■ **Your instructions**
Write out all of the data without omission, exactly as shown.
----
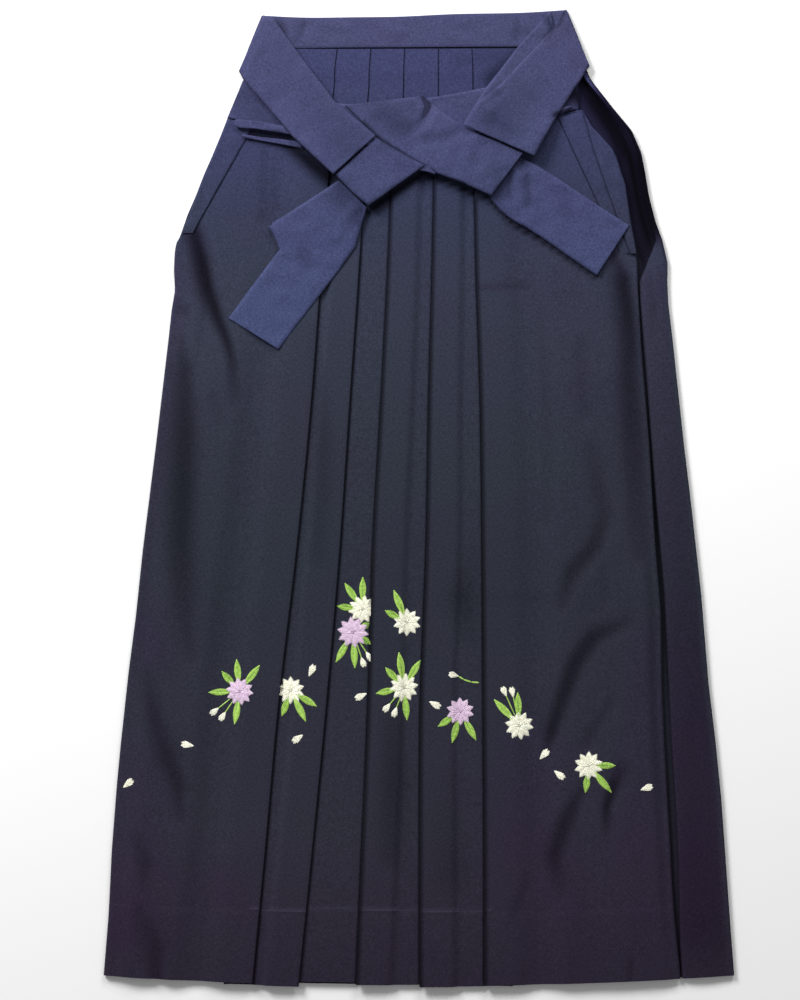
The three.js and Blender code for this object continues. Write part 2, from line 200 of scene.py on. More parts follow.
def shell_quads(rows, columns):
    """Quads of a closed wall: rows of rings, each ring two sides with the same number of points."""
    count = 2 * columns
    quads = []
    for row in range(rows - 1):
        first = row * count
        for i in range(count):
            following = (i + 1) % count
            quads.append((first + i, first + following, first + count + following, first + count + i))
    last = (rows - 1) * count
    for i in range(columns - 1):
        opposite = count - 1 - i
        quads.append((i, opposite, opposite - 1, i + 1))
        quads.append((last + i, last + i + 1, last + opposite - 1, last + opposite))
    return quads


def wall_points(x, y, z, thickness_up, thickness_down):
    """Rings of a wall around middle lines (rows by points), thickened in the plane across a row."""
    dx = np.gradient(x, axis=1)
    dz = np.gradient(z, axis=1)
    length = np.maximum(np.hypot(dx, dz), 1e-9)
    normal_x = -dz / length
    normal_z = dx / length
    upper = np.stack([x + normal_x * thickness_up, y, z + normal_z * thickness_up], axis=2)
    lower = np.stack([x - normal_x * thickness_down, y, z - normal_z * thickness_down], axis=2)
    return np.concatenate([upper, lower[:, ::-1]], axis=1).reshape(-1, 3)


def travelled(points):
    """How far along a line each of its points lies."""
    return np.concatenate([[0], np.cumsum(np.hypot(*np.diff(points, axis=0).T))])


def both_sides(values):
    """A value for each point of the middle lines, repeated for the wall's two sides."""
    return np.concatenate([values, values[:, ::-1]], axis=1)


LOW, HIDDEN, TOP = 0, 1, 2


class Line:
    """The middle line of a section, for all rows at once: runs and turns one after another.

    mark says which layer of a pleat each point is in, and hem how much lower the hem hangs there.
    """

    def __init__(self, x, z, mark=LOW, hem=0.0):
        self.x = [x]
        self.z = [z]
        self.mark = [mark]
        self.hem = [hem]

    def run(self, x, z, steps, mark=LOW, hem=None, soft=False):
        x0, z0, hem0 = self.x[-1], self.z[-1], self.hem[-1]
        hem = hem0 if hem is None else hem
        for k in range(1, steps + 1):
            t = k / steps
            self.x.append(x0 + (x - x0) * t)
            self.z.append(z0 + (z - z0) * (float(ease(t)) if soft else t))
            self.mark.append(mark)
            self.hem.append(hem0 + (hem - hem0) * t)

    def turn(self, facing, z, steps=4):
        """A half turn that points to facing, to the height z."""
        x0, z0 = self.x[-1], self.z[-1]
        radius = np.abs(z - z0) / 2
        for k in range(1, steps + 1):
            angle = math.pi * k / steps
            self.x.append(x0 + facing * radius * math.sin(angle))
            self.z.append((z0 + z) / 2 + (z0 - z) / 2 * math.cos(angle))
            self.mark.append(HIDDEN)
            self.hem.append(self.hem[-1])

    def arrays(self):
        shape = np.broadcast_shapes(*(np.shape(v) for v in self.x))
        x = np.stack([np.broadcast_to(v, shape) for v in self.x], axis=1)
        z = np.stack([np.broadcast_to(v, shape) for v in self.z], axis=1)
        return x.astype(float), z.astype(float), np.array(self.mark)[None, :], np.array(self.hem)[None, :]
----
■ **Answer below**
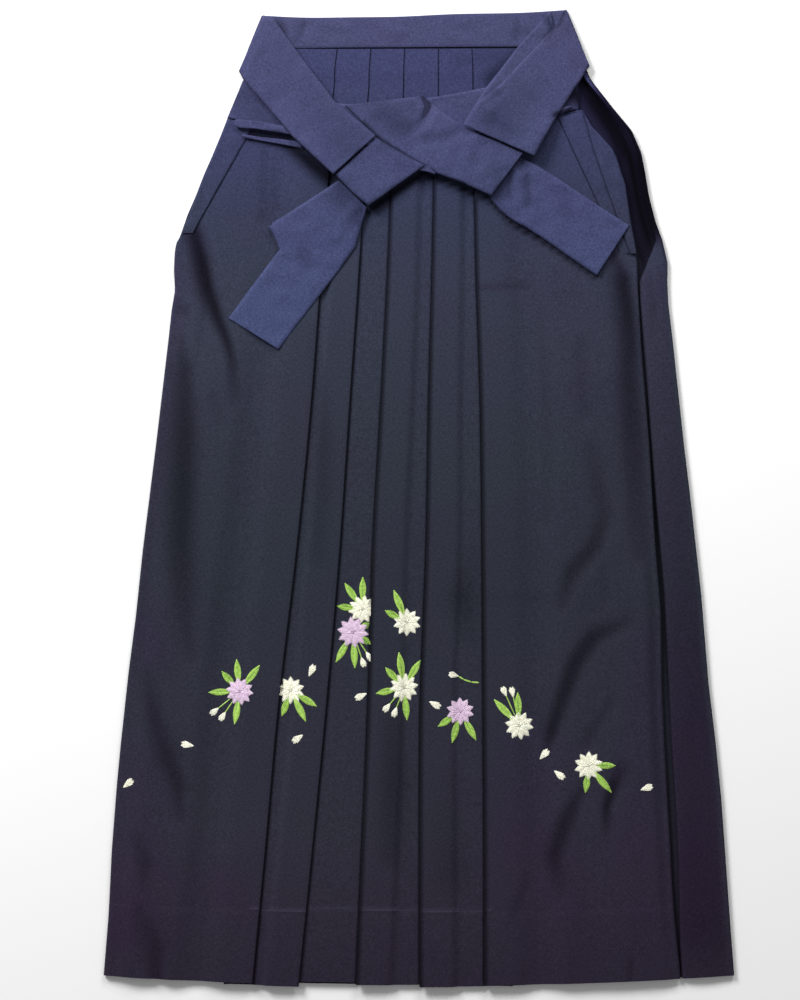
The three.js and Blender code for this object continues. Write part 2, from line 200 of scene.py on. More parts follow.
def shell_quads(rows, columns):
    """Quads of a closed wall: rows of rings, each ring two sides with the same number of points."""
    count = 2 * columns
    quads = []
    for row in range(rows - 1):
        first = row * count
        for i in range(count):
            following = (i + 1) % count
            quads.append((first + i, first + following, first + count + following, first + count + i))
    last = (rows - 1) * count
    for i in range(columns - 1):
        opposite = count - 1 - i
        quads.append((i, opposite, opposite - 1, i + 1))
        quads.append((last + i, last + i + 1, last + opposite - 1, last + opposite))
    return quads


def wall_points(x, y, z, thickness_up, thickness_down):
    """Rings of a wall around middle lines (rows by points), thickened in the plane across a row."""
    dx = np.gradient(x, axis=1)
    dz = np.gradient(z, axis=1)
    length = np.maximum(np.hypot(dx, dz), 1e-9)
    normal_x = -dz / length
    normal_z = dx / length
    upper = np.stack([x + normal_x * thickness_up, y, z + normal_z * thickness_up], axis=2)
    lower = np.stack([x - normal_x * thickness_down, y, z - normal_z * thickness_down], axis=2)
    return np.concatenate([upper, lower[:, ::-1]], axis=1).reshape(-1, 3)


def travelled(points):
    """How far along a line each of its points lies."""
    return np.concatenate([[0], np.cumsum(np.hypot(*np.diff(points, axis=0).T))])


def both_sides(values):
    """A value for each point of the middle lines, repeated for the wall's two sides."""
    return np.concatenate([values, values[:, ::-1]], axis=1)


LOW, HIDDEN, TOP = 0, 1, 2


class Line:
    """The middle line of a section, for all rows at once: runs and turns one after another.

    mark says which layer of a pleat each point is in, and hem how much lower the hem hangs there.
    """

    def __init__(self, x, z, mark=LOW, hem=0.0):
        self.x = [x]
        self.z = [z]
        self.mark = [mark]
        self.hem = [hem]

    def run(self, x, z, steps, mark=LOW, hem=None, soft=False):
        x0, z0, hem0 = self.x[-1], self.z[-1], self.hem[-1]
        hem = hem0 if hem is None else hem
        for k in range(1, steps + 1):
            t = k / steps
            self.x.append(x0 + (x - x0) * t)
            self.z.append(z0 + (z - z0) * (float(ease(t)) if soft else t))
            self.mark.append(mark)
            self.hem.append(hem0 + (hem - hem0) * t)

    def turn(self, facing, z, steps=4):
        """A half turn that points to facing, to the height z."""
        x0, z0 = self.x[-1], self.z[-1]
        radius = np.abs(z - z0) / 2
        for k in range(1, steps + 1):
            angle = math.pi * k / steps
            self.x.append(x0 + facing * radius * math.sin(angle))
            self.z.append((z0 + z) / 2 + (z0 - z) / 2 * math.cos(angle))
            self.mark.append(HIDDEN)
            self.hem.append(self.hem[-1])

    def arrays(self):
        shape = np.broadcast_shapes(*(np.shape(v) for v in self.x))
        x = np.stack([np.broadcast_to(v, shape) for v in self.x], axis=1)
        z = np.stack([np.broadcast_to(v, shape) for v in self.z], axis=1)
        return x.astype(float), z.astype(float), np.array(self.mark)[None, :], np.array(self.hem)[None, :]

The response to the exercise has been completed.